Auch wenn Dogan vor Gericht einige Erfolge erzielte, nach Einschätzung von Insidern ist der Tycoon von dem Konflikt völlig zermürbt. Persönlich hat er sich aus der Führung seines Unternehmens bereits zurückgezogen. Chefin der Dogan Medien Holding ist seit Anfang 2010 seine Tochter Arzuhan Dogan-Yalcindag, eine profilierte Geschäftsfrau, die zuvor als Präsidentin des wichtigsten Unternehmerverbandes Tüsiad fungierte.

Doch Aydin Dogan, davon geht zumindest Kerem Caliskan aus, will seiner Tochter Arzuhan und deren drei Schwestern, ebenfalls Geschäftsfrauen, den Konflikt mit der Regierung nicht hinterlassen, sondern sein Medienimperium stattdessen lieber verkaufen. „Dogan wartet vielleicht noch bis zu den Wahlen im Juni dieses Jahres. Gewinnt die AKP erneut, wird wohl auch Hürriyet verkauft“, sagt Caliskan. Offizielle Kaufinteressenten sind derzeit der US-Medienkonzern Time Warner und die Finanzinvestoren KKR und TPG.

Als weiterer Interessent wird immer wieder die Springer AG genannt, sie hält schon jetzt rund 10 Prozent Anteile an der Dogan Medien Group.

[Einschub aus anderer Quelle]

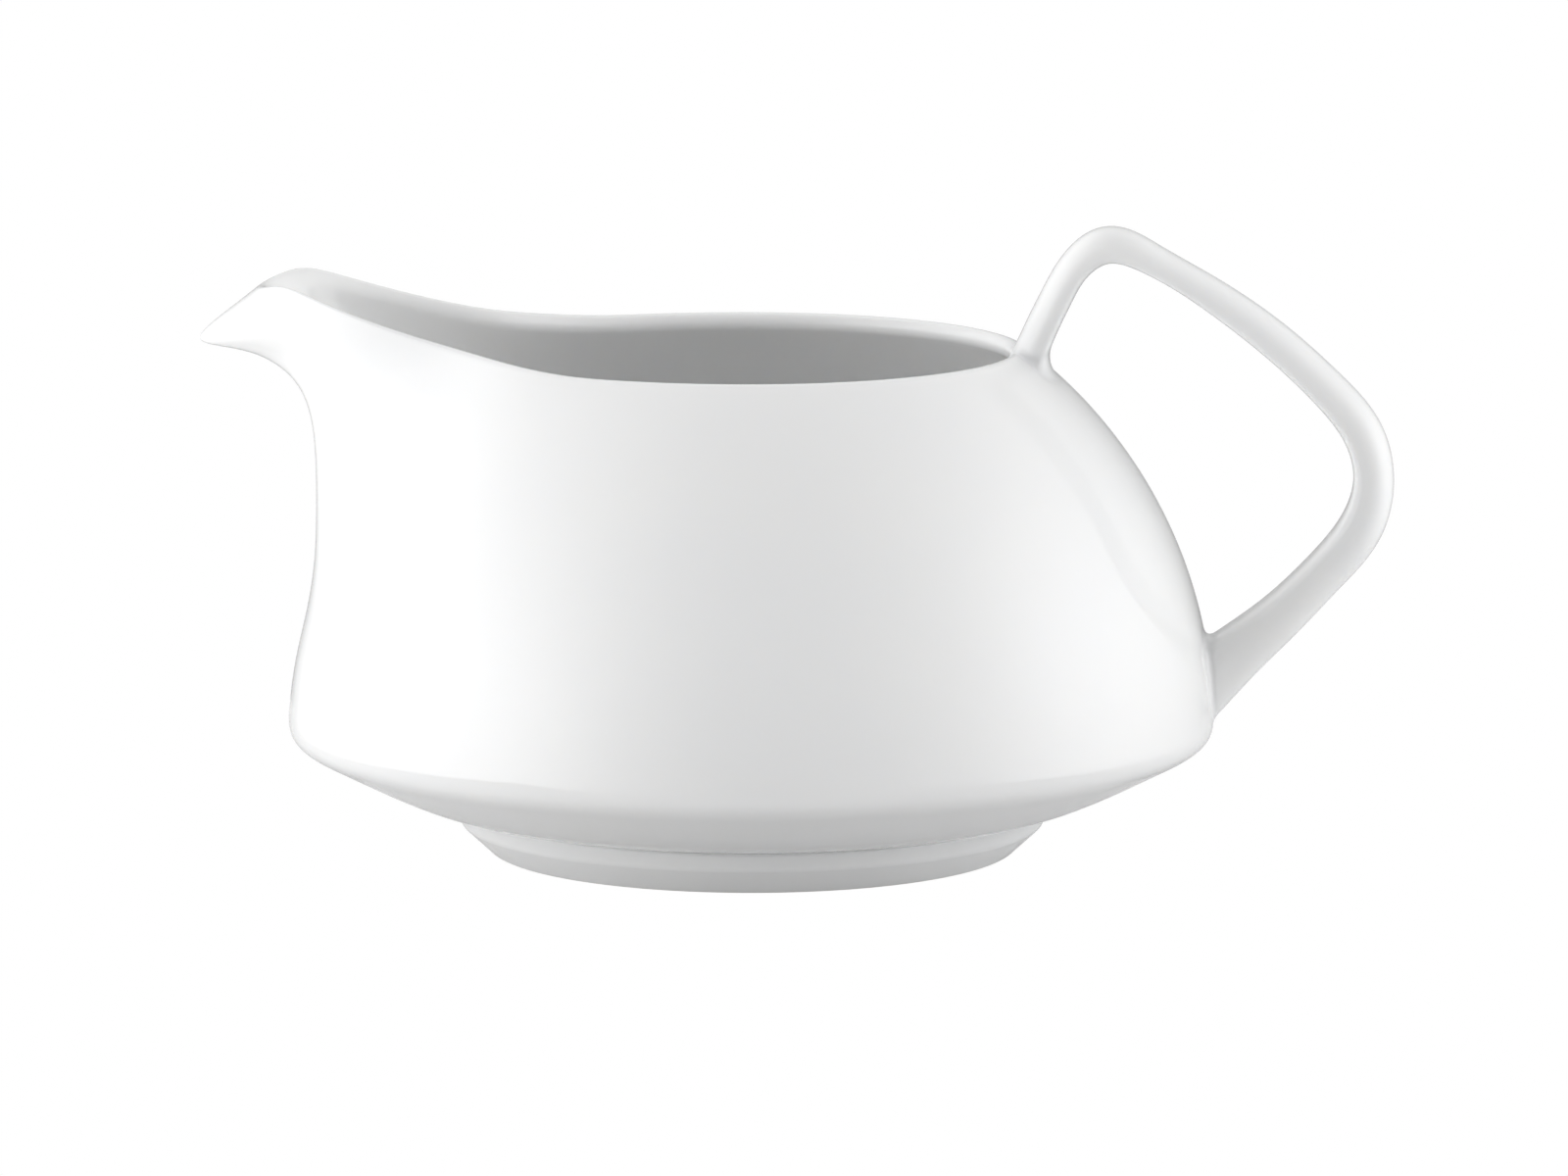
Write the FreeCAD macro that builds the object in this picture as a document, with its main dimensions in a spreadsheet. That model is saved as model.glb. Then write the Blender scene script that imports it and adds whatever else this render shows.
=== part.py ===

Caliskan hält das jedoch für unwahrscheinlich. „Erdogan will keinen deutschen Großinvestor in der türkischen Medienlandschaft, dafür sind seine politischen Beziehungen zu Deutschland zu schlecht.“ Besser passen würde da die ebenfalls als einer der Interessenten gehandelte News Corporation von Rupert Murdoch, deren türkische Vertreter angeblich beste Beziehungen zur AKP haben sollen.